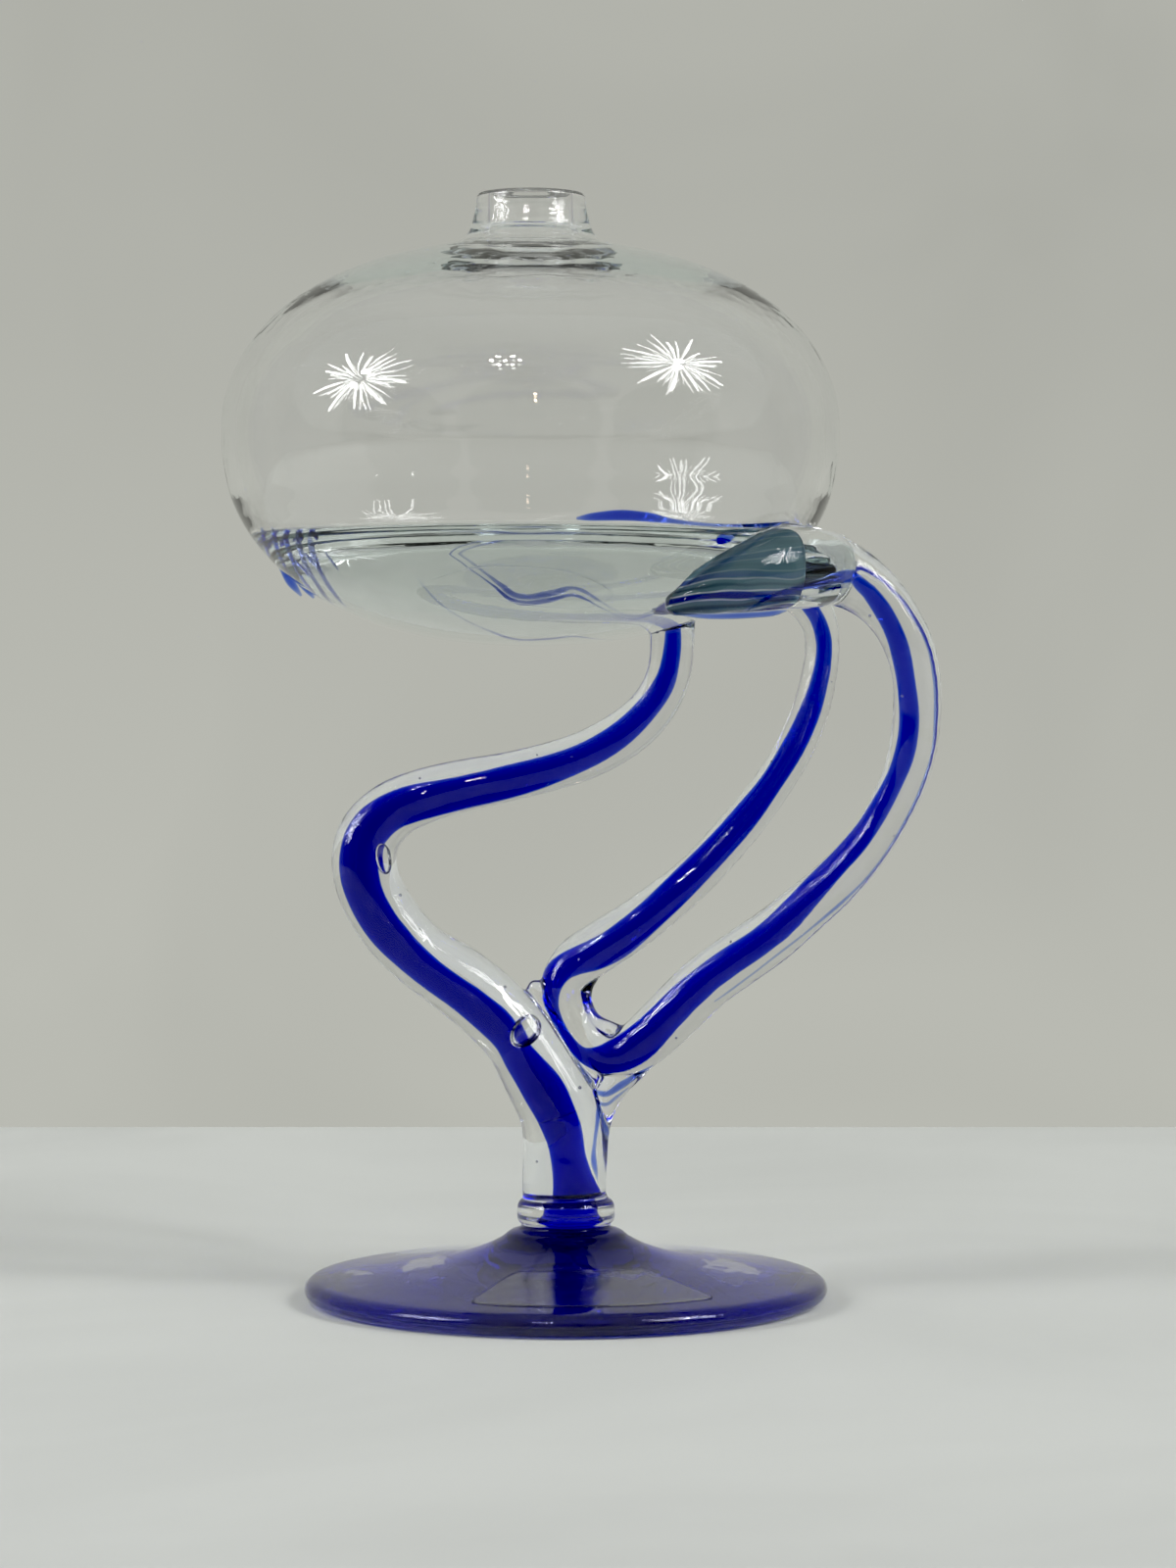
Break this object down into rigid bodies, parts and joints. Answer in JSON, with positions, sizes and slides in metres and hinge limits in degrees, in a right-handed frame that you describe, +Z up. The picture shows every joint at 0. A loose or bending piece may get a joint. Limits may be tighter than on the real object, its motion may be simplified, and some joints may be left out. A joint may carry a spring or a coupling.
{
  "type": "glass oil lamp",
  "caption": "Blown glass oil lamp: an oblate clear font with a short open neck, carried by bent clear arms with blue cores that rise from one trunk on a spun foot.",
  "frame": {"origin": "centre of the foot's resting plane, on the table", "axes": "+Z up, through the open neck; -Y is the front; +X is to the right, where the two outer arms meet the font"},
  "size_m": [0.1309, 0.113, 0.2024],
  "materials": {
    "font_glass": "clear, polished by the flame",
    "cane_glass": "clear, polished by the flame",
    "pad_glass": "clear with a grey-green depth",
    "foot_glass": "clear, polished by the flame",
    "foot_cobalt": "deep cobalt blue",
    "cobalt_core": "deep cobalt blue",
    "cobalt_streak": "deep cobalt blue wisps",
    "streaked_glass": "clear with blue streaks",
    "clear_film": "clear film, slightly satin"
  },
  "bodies": {
    "root": {"foot": "foot_glass", "foot_colour": "foot_cobalt", "foot_core": "foot_cobalt", "boss": "foot_glass", "trunk": "cane_glass", "trunk_core": "cobalt_core", "left_arm": "cane_glass", "left_core": "cobalt_core", "rear_arm": "cane_glass", "rear_core": "cobalt_core", "right_arm": "cane_glass", "right_core": "cobalt_core", "knee_web": "pad_glass", "knee_tail": "streaked_glass", "left_pad": "pad_glass", "rear_pad": "pad_glass", "right_pad": "pad_glass", "pad_streak": "cobalt_streak", "font": "font_glass", "floor_streak": "cobalt_streak", "base_streak": "cobalt_streak", "side_streak": "cobalt_streak", "label_film": "clear_film"}
  },
  "joints": []
}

**The problem**
Write the complete data out, exactly as above.

**Full response**
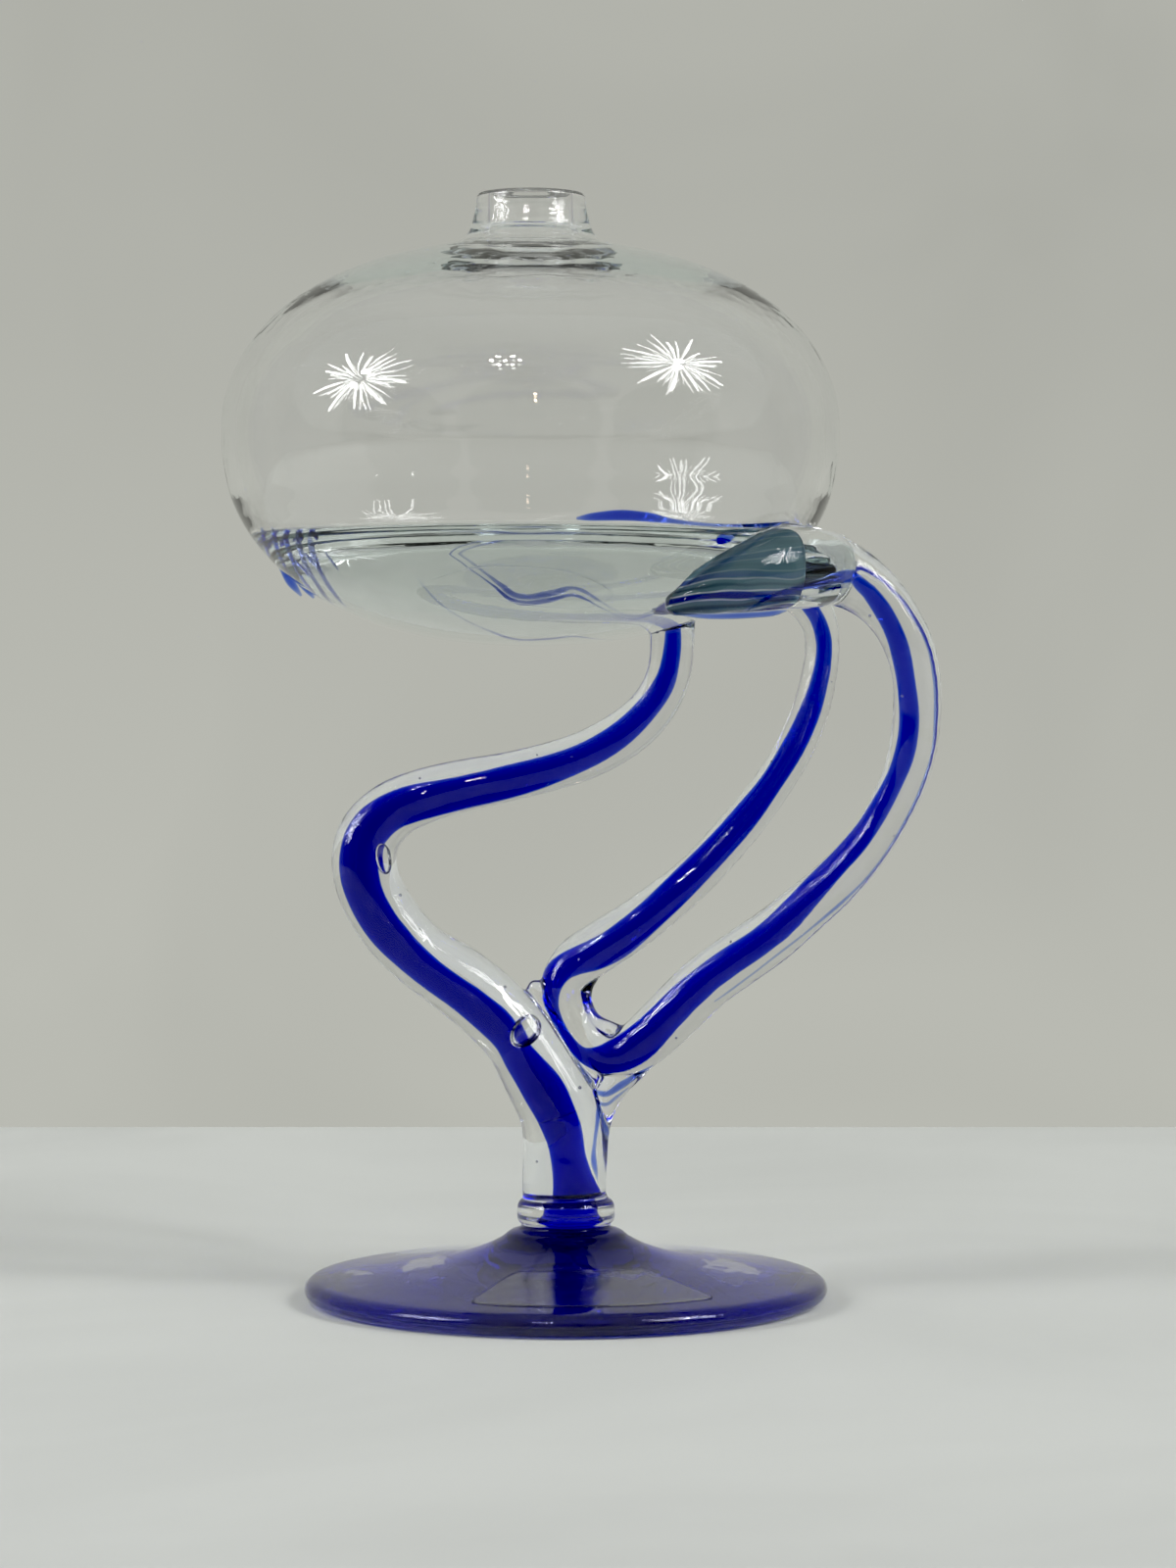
Break this object down into rigid bodies, parts and joints. Answer in JSON, with positions, sizes and slides in metres and hinge limits in degrees, in a right-handed frame that you describe, +Z up. The picture shows every joint at 0. A loose or bending piece may get a joint. Limits may be tighter than on the real object, its motion may be simplified, and some joints may be left out. A joint may carry a spring or a coupling.
{
  "type": "glass oil lamp",
  "caption": "Blown glass oil lamp: an oblate clear font with a short open neck, carried by bent clear arms with blue cores that rise from one trunk on a spun foot.",
  "frame": {"origin": "centre of the foot's resting plane, on the table", "axes": "+Z up, through the open neck; -Y is the front; +X is to the right, where the two outer arms meet the font"},
  "size_m": [0.1309, 0.113, 0.2024],
  "materials": {
    "font_glass": "clear, polished by the flame",
    "cane_glass": "clear, polished by the flame",
    "pad_glass": "clear with a grey-green depth",
    "foot_glass": "clear, polished by the flame",
    "foot_cobalt": "deep cobalt blue",
    "cobalt_core": "deep cobalt blue",
    "cobalt_streak": "deep cobalt blue wisps",
    "streaked_glass": "clear with blue streaks",
    "clear_film": "clear film, slightly satin"
  },
  "bodies": {
    "root": {"foot": "foot_glass", "foot_colour": "foot_cobalt", "foot_core": "foot_cobalt", "boss": "foot_glass", "trunk": "cane_glass", "trunk_core": "cobalt_core", "left_arm": "cane_glass", "left_core": "cobalt_core", "rear_arm": "cane_glass", "rear_core": "cobalt_core", "right_arm": "cane_glass", "right_core": "cobalt_core", "knee_web": "pad_glass", "knee_tail": "streaked_glass", "left_pad": "pad_glass", "rear_pad": "pad_glass", "right_pad": "pad_glass", "pad_streak": "cobalt_streak", "font": "font_glass", "floor_streak": "cobalt_streak", "base_streak": "cobalt_streak", "side_streak": "cobalt_streak", "label_film": "clear_film"}
  },
  "joints": []
}